» JSON records of objects:
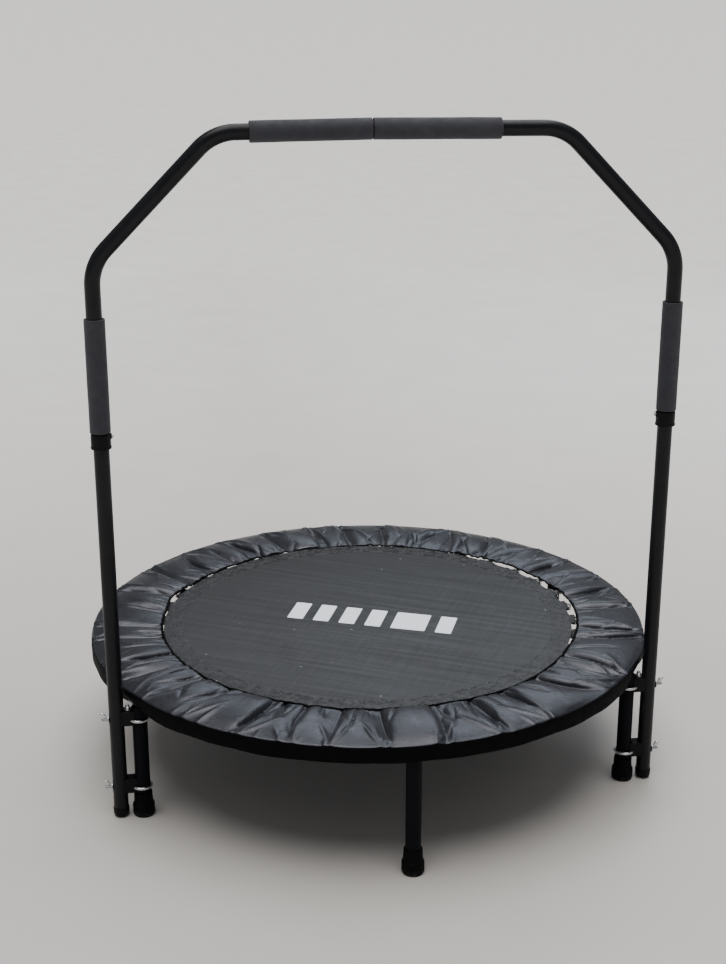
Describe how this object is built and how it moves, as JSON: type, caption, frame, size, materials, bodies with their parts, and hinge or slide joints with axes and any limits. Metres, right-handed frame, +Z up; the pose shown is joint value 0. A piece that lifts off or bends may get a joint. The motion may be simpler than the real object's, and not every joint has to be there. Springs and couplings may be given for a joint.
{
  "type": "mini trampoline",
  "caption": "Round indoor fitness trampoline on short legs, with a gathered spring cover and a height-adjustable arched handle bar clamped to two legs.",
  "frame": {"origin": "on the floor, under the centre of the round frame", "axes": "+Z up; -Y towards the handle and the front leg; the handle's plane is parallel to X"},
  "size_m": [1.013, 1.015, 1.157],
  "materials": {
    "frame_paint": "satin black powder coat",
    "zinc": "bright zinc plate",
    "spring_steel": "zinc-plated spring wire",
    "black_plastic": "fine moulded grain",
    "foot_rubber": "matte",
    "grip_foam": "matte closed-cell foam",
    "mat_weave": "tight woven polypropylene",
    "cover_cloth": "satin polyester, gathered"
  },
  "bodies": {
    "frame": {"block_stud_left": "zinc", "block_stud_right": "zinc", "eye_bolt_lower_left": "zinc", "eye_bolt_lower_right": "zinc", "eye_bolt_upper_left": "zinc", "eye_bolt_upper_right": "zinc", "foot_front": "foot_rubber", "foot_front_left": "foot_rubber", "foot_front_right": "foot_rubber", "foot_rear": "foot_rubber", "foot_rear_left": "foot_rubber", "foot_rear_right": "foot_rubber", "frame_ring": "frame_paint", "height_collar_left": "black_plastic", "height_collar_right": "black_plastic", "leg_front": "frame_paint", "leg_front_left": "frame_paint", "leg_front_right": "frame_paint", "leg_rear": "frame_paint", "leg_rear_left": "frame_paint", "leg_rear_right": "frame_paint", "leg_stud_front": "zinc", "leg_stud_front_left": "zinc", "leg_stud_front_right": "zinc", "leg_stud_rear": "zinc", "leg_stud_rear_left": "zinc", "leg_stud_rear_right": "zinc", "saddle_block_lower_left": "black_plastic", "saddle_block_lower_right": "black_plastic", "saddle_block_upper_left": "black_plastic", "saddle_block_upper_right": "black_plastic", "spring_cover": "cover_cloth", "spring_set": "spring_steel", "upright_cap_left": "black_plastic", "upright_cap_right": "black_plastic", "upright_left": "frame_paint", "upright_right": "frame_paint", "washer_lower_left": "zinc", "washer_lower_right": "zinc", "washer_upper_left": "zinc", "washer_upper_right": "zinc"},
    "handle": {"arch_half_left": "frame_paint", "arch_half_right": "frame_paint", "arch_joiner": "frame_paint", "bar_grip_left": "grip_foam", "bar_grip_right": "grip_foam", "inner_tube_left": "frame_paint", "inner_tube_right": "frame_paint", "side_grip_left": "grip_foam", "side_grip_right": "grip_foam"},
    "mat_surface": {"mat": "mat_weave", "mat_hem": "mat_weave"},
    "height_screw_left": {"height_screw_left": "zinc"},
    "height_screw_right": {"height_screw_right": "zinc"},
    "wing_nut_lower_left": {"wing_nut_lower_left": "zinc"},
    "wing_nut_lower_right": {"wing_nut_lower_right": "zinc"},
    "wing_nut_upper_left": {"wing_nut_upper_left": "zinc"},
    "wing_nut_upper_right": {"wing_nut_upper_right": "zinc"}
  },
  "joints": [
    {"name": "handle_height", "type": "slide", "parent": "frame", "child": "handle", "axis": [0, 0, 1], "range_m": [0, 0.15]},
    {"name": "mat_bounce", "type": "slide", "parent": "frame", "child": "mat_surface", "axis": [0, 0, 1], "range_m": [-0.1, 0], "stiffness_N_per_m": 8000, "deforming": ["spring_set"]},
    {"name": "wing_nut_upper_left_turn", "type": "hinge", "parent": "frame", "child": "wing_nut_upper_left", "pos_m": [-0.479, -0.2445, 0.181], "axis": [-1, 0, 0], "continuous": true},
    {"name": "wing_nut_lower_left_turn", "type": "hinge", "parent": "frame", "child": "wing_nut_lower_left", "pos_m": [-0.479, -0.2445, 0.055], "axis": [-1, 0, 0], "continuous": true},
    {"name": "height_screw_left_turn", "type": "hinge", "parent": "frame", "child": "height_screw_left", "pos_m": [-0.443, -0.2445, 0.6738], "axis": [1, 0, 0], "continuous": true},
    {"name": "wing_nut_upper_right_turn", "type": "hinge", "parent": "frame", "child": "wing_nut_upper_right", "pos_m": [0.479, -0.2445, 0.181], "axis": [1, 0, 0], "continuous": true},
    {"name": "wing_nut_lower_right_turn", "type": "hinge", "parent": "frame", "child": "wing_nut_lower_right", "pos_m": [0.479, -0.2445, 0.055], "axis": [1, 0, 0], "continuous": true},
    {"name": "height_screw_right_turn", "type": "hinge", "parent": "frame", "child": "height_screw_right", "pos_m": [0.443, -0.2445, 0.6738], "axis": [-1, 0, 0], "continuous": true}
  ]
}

* * *

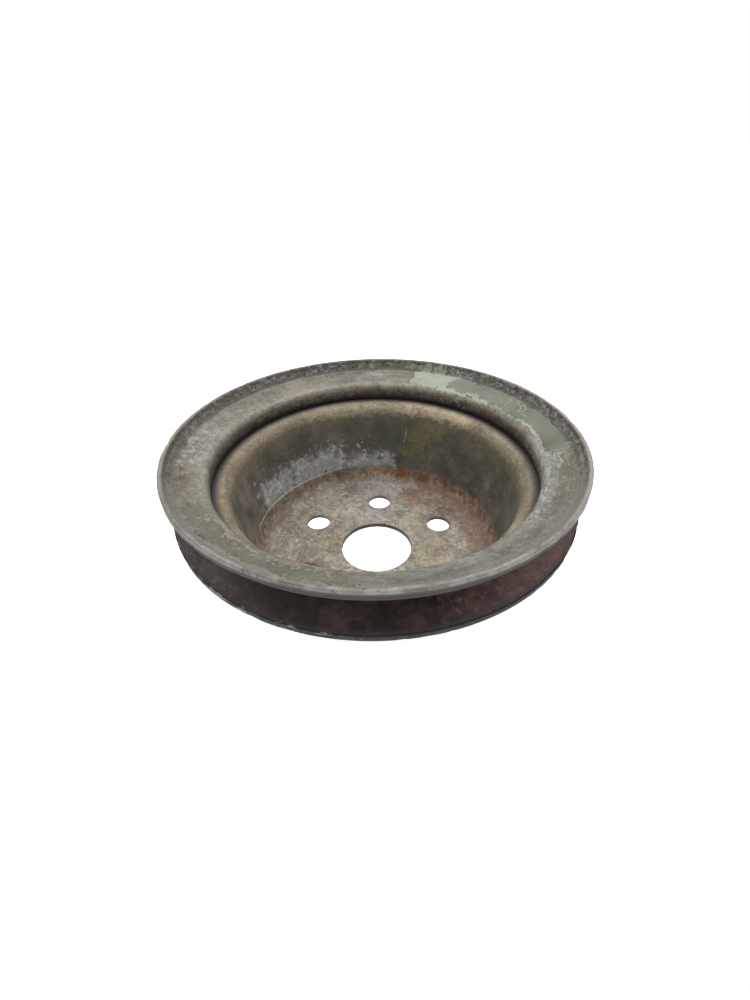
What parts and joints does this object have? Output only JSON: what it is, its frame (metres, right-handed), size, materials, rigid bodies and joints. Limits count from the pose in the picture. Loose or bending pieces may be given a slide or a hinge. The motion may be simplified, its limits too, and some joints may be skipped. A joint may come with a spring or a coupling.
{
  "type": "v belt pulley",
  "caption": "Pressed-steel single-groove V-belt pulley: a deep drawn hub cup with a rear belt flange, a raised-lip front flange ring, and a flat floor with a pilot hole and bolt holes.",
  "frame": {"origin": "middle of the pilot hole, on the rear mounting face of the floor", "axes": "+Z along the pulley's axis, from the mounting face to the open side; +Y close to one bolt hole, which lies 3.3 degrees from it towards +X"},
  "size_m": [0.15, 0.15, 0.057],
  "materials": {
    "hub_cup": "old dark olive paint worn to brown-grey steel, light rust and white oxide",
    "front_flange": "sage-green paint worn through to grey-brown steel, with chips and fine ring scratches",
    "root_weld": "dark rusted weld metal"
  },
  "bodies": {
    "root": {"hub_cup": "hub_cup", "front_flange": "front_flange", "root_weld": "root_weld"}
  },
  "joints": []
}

» Your objective:
Search the entries for the word "parts" and copy every line that has it.

» Task response:
Describe how this object is built and how it moves, as JSON: type, caption, frame, size, materials, bodies with their parts, and hinge or slide joints with axes and any limits. Metres, right-handed frame, +Z up; the pose shown is joint value 0. A piece that lifts off or bends may get a joint. The motion may be simpler than the real object's, and not every joint has to be there. Springs and couplings may be given for a joint.
What parts and joints does this object have? Output only JSON: what it is, its frame (metres, right-handed), size, materials, rigid bodies and joints. Limits count from the pose in the picture. Loose or bending pieces may be given a slide or a hinge. The motion may be simplified, its limits too, and some joints may be skipped. A joint may come with a spring or a coupling.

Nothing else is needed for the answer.